Private automobiles are pretty much the most wasteful and inefficient transportation system imaginable from an ecological perspective (which judges "efficiency" in terms of the energy and materials expended to accomplish a particular task). The same can be said of the global production and distribution system which has come to dominate the planet through the efforts of the centralized planners who control transnational corporations. The fact is, both have been made possible-temporarily at least-only by the presence of cheap and abundant fossil fuels. Neither are sustainable without them.

Thus, while the hydrogen economy described above is clean and sustainable, and can meet our energy needs, it will require the transformation of our society's material culture in two crucial ways, both of which will drastically reduce our energy consumption.

First, private automobiles must be replaced by public transportation to the greatest degree possible, and as quickly as possible. Second, the global production and distribution network designed by the centralized planners must be replaced by a decentralized system. This system must make use of local materials to meet local needs to the greatest degree possible.

Both public transportation and decentralization of the economy make far more efficient use of both energy and materials. Both would also go a long way to curing our hydrocarbon addiction, and both would allow us to begin to move beyond our current society's patterns of wasteful, unsustainable overconsumption.

The key to promoting this transition is simple. It involves a shifting of subsidies from coal and oil-which we know to be both unsustainable and ecologically destructive-to clean and sustainable energy technologies, including both the hydrogen economy, and public transportation. After all, only a fool would assume that curing an addiction would be either easy or simple.
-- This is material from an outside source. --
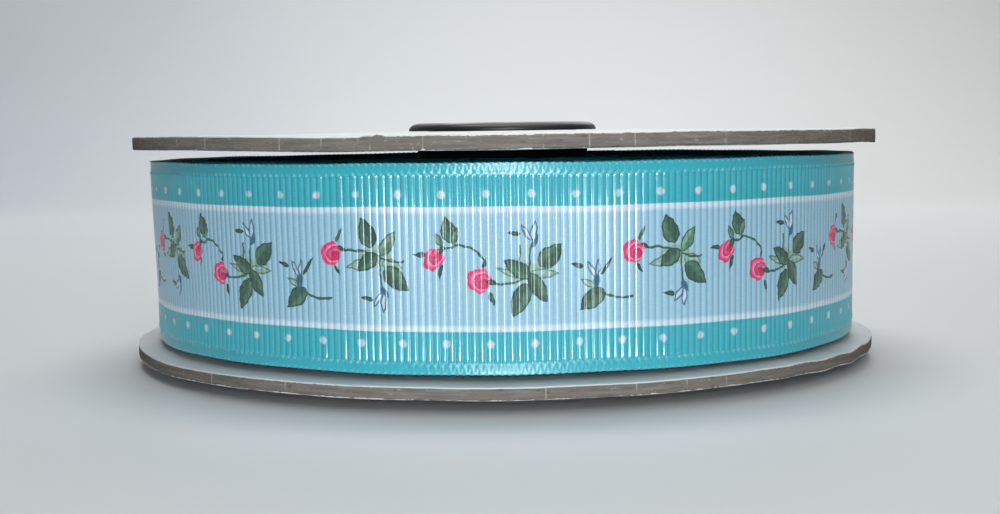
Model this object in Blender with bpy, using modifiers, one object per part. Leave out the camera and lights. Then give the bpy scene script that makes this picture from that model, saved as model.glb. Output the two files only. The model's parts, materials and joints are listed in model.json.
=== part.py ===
"""Ribbon spool: a printed grosgrain ribbon wound on a snap-together plastic hub between two card boards.

Metres, +Z up. The spool lies on one side: the origin is on the hub's axis, on the flat underside of
the lower hub cap. The order along +Z is lower cap rim, lower board with its two facing papers, core
drum with the wound ribbon, upper board with its two papers, upper cap rim.
"""

import math

import bpy

MM = 0.001

# Core drum: the tube that the ribbon is wound on.
DRUM_RADIUS = 12.7 * MM
DRUM_WALL = 1.5 * MM

# Ribbon.
RIBBON_WIDTH = 25.0 * MM
RIBBON_THICKNESS = 0.3 * MM
ROLL_RADIUS = 50.3 * MM

# Boards and the papers glued to them.
BOARD_RADIUS = 54.0 * MM
BOARD_THICKNESS = 1.4 * MM
BOARD_HOLE_CLEARANCE = 0.5 * MM
BOARD_EDGE_CHAMFER = 0.12 * MM
PAPER_THICKNESS = 0.15 * MM
PAPER_SETBACK = 0.3 * MM
GLUE_LINE = 0.15 * MM

# Hub caps: a rim outside the board, a slit sleeve that snaps into the drum.
RIM_WIDTH = 3.1 * MM
RIM_THICKNESS = 1.15 * MM
RIM_ROUNDING = 0.8 * MM
SLEEVE_WALL = 1.2 * MM
SLEEVE_DEPTH = 7.0 * MM
BARB_HEIGHT = 1.6 * MM
BARB_PROUD = 0.45 * MM
SLIT_WIDTH = 1.4 * MM
BORE_CHAMFER = 0.35 * MM

# Tapes.
TAPE_THICKNESS = 0.12 * MM
CORE_TAPE_WIDTH = 19.0 * MM
CORE_TAPE_SWEEP = math.radians(80)
END_TAPE_WIDTH = 12.0 * MM
END_TAPE_SWEEP = math.radians(24)

# Clearances between pieces that meet.
SLIDING_GAP = 0.3 * MM
TAPE_GAP = 0.3 * MM
ROLL_TO_BOARD_BELOW = 0.8 * MM
ROLL_TO_BOARD_ABOVE = 1.5 * MM

# Where the outermost turn starts and how the free end lies, as angles about +Z from +X.
TURN_START = math.radians(92)
TURN_SWEEP = math.radians(341)
TAIL_HINGE_GAP = math.radians(1)
TAIL_SWEEP = math.radians(28)

# Facets.
ROUND_STEPS = 96
BORE_STEPS = 64
STRIP_STEP = math.radians(4)

# What follows from the sizes above, from the floor up.
DRUM_BORE_RADIUS = DRUM_RADIUS - DRUM_WALL
SLEEVE_RADIUS = DRUM_BORE_RADIUS - SLIDING_GAP
SPINDLE_RADIUS = SLEEVE_RADIUS - SLEEVE_WALL
RIM_RADIUS = SLEEVE_RADIUS + RIM_WIDTH
BOARD_HOLE_RADIUS = SLEEVE_RADIUS + BOARD_HOLE_CLEARANCE
LAYER_STEP = PAPER_THICKNESS + GLUE_LINE
LAMINATE_THICKNESS = BOARD_THICKNESS + 2 * LAYER_STEP

LOWER_LAMINATE = RIM_THICKNESS + SLIDING_GAP
DRUM_BOTTOM = LOWER_LAMINATE + LAMINATE_THICKNESS + SLIDING_GAP
ROLL_BOTTOM = LOWER_LAMINATE + LAMINATE_THICKNESS + ROLL_TO_BOARD_BELOW
ROLL_MIDDLE = ROLL_BOTTOM + RIBBON_WIDTH / 2
ROLL_TOP = ROLL_BOTTOM + RIBBON_WIDTH
UPPER_LAMINATE = ROLL_TOP + ROLL_TO_BOARD_ABOVE
DRUM_TOP = UPPER_LAMINATE - SLIDING_GAP
SPOOL_HEIGHT = UPPER_LAMINATE + LAMINATE_THICKNESS + SLIDING_GAP + RIM_THICKNESS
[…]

And hydrocarbons are the heroin flowing through our society's veins.

References, additional reading:

Colin J. Campbell & Jean Laherrere (1998) "The End of Cheap Oil," Scientific American, March.

Seth Dunn, (1999) "King Coal's Weakening Grip On Power," World Watch, September/October.

Seth Dunn, (2000) "The Hydrogen Experiment," World Watch November-December.

Christopher Flavin (1999) "Bull Market In Wind Energy," World Watch, March/April.

Robert W. Kates (2000) "Population & Consumption: What We Know, What We Need to Know," Environment, April.

Michael Renner (2001) "Going To Work For Wind Power," World Watch, January/February.

Richard Rosentreter (2000) "Oil, Profit$, and the Question of Alternative Energy," /The Humanist/, September-October.

E. F. Schumacher (1973) Small Is Beautiful: Economics As If People Mattered, Harper & Row.

Eric Weltman, (2000) "Here Comes the Sun: What Ever Happened to Solar Energy?"
In These Times, February 7.

William Underhill (2002) "Beyond Oil: The Future of Energy," Newsweek, April 15.